- [Exercise requirements]
Output, please, exactly those lines of the listing that come before the line with "leaf_bevel = 0.010", along with that line itself.

- [Collected data]
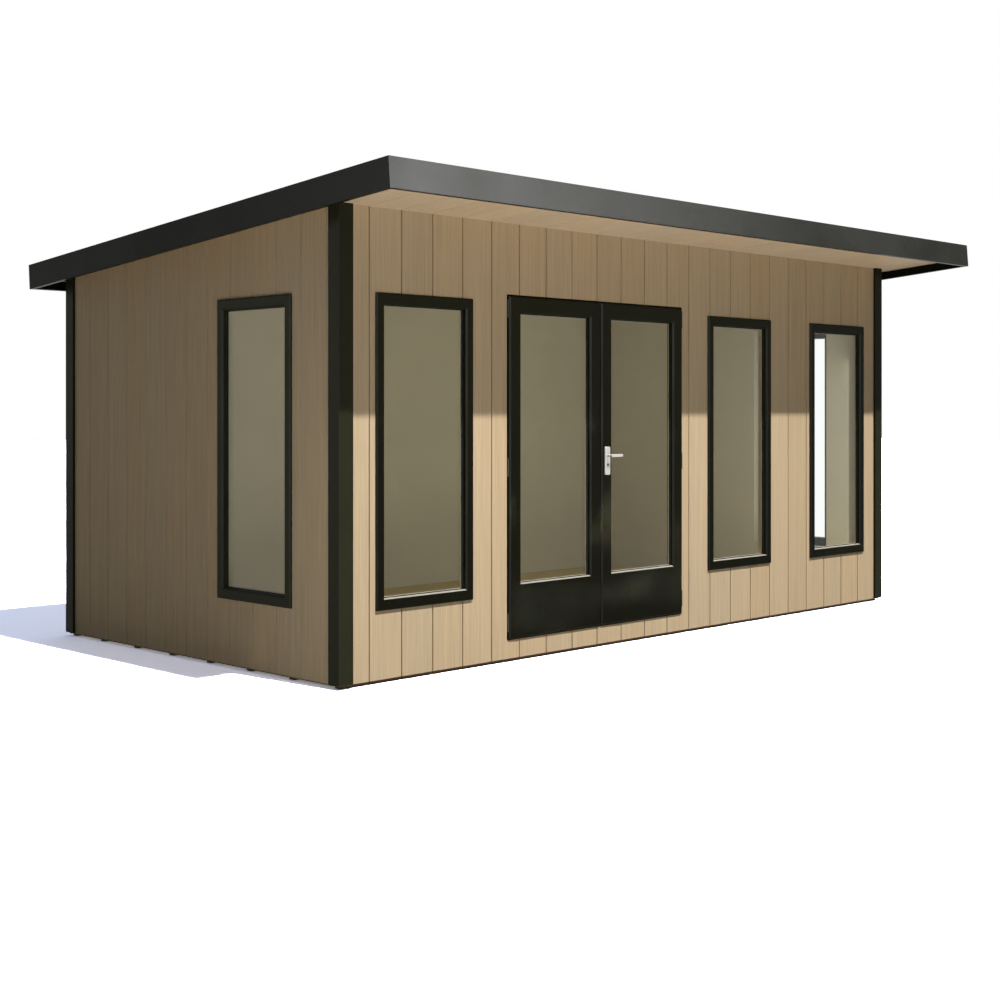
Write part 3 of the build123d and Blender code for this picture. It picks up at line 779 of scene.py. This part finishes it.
def sight(glass, out, bite):
    """Middle of the pane's outer face, and half its visible width and height."""
    low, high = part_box(glass)
    middle, half = (low + high) / 2, (high - low) / 2
    depth = abs(half.dot(out))
    wide = (half.x if abs(out.y) > 0.5 else half.y) - bite
    return middle, depth, wide, half.z - bite


class POD_OT_glazing(bpy.types.Operator):
    """Fit the seals round the panes, the pale beads behind them and the pale strip under the front ones, which is
    partly a painted highlight
    """

    bl_idname = "pod.glazing"
    bl_label = "Seals and beads"

    bite = 0.012            # how far a pane goes into its frame
    window_bevel = 0.009    # bevels round the panes, as in the frame
    leaf_bevel = 0.010

    def execute(self, context):
        sizes = context.scene.pod_sizes
        tree = seal_tree()
        seals, beads, inner = {}, {}, {}
        for title, glass, holder, body, out, along in panes():
            middle, depth, wide, tall = sight(glass, out, self.bite)
            for face in (1, -1):
                seals.setdefault(body, []).append(
                    self.seal(tree, sizes.seal_radius, middle + out * depth * face, out, along, wide, tall))
            at_front = out == -Y
            deep = sizes.inner_bead_side if out == -X else sizes.inner_bead_front
            inner.setdefault(body, []).append(
                self.inner_bead(middle - out * depth, -out * deep, along, wide, tall, sizes.inner_bead_width))
            # Only the panes facing the front get the pale strip, which is partly a painted highlight of the sun on the
            # bevel; the shaded left window has none.
            if at_front:
                holder_low, holder_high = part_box(holder)
                front = max(holder_low.dot(out), holder_high.dot(out))
                bevel = self.window_bevel if body == "root" else self.leaf_bevel
                beads.setdefault(body, []).append(
                    self.bead(sizes, middle, depth, out, along, wide, tall, front, bevel))
        for body, parts in seals.items():
            hand_over(join(f"{body}_pane_seals", parts), body, "roof_membrane")
        for body, parts in beads.items():
            piece = join(f"{body}_pane_beads", parts)
            dress(piece, "bead")
            hand_over(piece, body, "handle_metal")
        for body, parts in inner.items():
            piece = join(f"{body}_inner_beads", parts)
            dress(piece, "inner_bead")
            hand_over(piece, body, "lining_boards")
        return {"FINISHED"}

    @staticmethod
    def inner_bead(centre, run, along, wide, tall, width):
        """Four closed strips round the inner face of a pane, with the long ones between the short ones."""
        strips = []
        for low, high in (
            ((-wide, -tall), (-wide + width, tall)), ((wide - width, -tall), (wide, tall)),
            ((-wide + width, -tall), (wide - width, -tall + width)),
            ((-wide + width, tall - width), (wide - width, tall)),
        ):
            corners = [(low[0], low[1]), (high[0], low[1]), (high[0], high[1]), (low[0], high[1])]
            strips.append(([centre + along * u + Z * v for u, v in corners], run))
        return add_mesh("inner_bead", strips)

    def seal(self, tree, radius, centre, out, along, wide, tall):
        """One round seal in the corner between pane and frame."""
        ring = add_object("seal", bpy.data.meshes.new("seal"))
        inset = radius * 0.6
        grow(ring, tree, {
            "Width": 2 * (wide - inset), "Height": 2 * (tall - inset), "Radius": radius, "Finish": finish("rubber"),
        })
        turn = Matrix((along, Z, out)).transposed().to_4x4()
        ring.data.transform(Matrix.Translation(centre) @ turn)
        turn_outwards(ring.data)
        return ring

    def bead(self, sizes, middle, depth, out, along, wide, tall, front, bevel):
        """A thin pale strip that follows the inner half of the frame's bevel and the sill in to the seal; partly a
        painted highlight of the sunlit bevel.
        """
        sill = middle.z - tall
        thick = sizes.bead_and_highlight_thickness
        reach = sizes.seal_radius * 1.6
        glass_face = middle.dot(out) + depth
        half = bevel / 2
        stations = [
            (front - half, sill - half, wide + half), (front - bevel, sill, wide), (glass_face + reach, sill, wide),
        ]
        base = middle - out * middle.dot(out)
        base.z = 0
        points = []
        for lift in (0, thick):
            for away, height, reach_out in stations:
                for side in (-1, 1):
                    points.append(base + out * away + along * side * reach_out + Z * (height + lift))
        faces = []
        for number in range(len(stations) - 1):
            near, far = 2 * number, 2 * number + 2
            top = 2 * len(stations)
            faces += [
                (near, near + 1, far + 1, far), (near + top, far + top, far + top + 1, near + top + 1),
                (near, far, far + top, near + top), (near + 1, near + 1 + top, far + 1 + top, far + 1),
            ]
        last, top = 2 * len(stations) - 2, 2 * len(stations)
        faces += [(0, top, top + 1, 1), (last, last + 1, last + 1 + top, last + top)]
        mesh = bpy.data.meshes.new("bead")
        mesh.from_pydata(points, [], faces)
        turn_outwards(mesh)
        return add_object("bead", mesh)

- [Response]
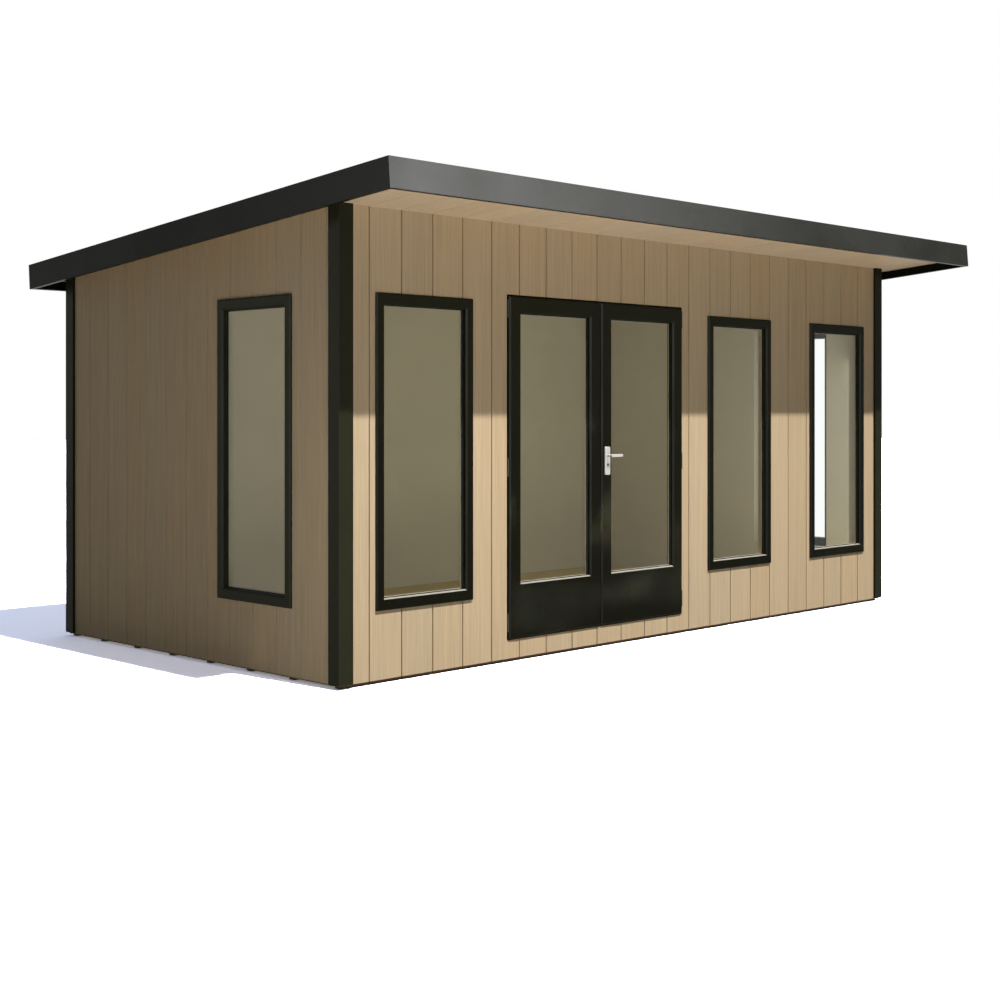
Write part 3 of the build123d and Blender code for this picture. It picks up at line 779 of scene.py. This part finishes it.
def sight(glass, out, bite):
    """Middle of the pane's outer face, and half its visible width and height."""
    low, high = part_box(glass)
    middle, half = (low + high) / 2, (high - low) / 2
    depth = abs(half.dot(out))
    wide = (half.x if abs(out.y) > 0.5 else half.y) - bite
    return middle, depth, wide, half.z - bite


class POD_OT_glazing(bpy.types.Operator):
    """Fit the seals round the panes, the pale beads behind them and the pale strip under the front ones, which is
    partly a painted highlight
    """

    bl_idname = "pod.glazing"
    bl_label = "Seals and beads"

    bite = 0.012            # how far a pane goes into its frame
    window_bevel = 0.009    # bevels round the panes, as in the frame
    leaf_bevel = 0.010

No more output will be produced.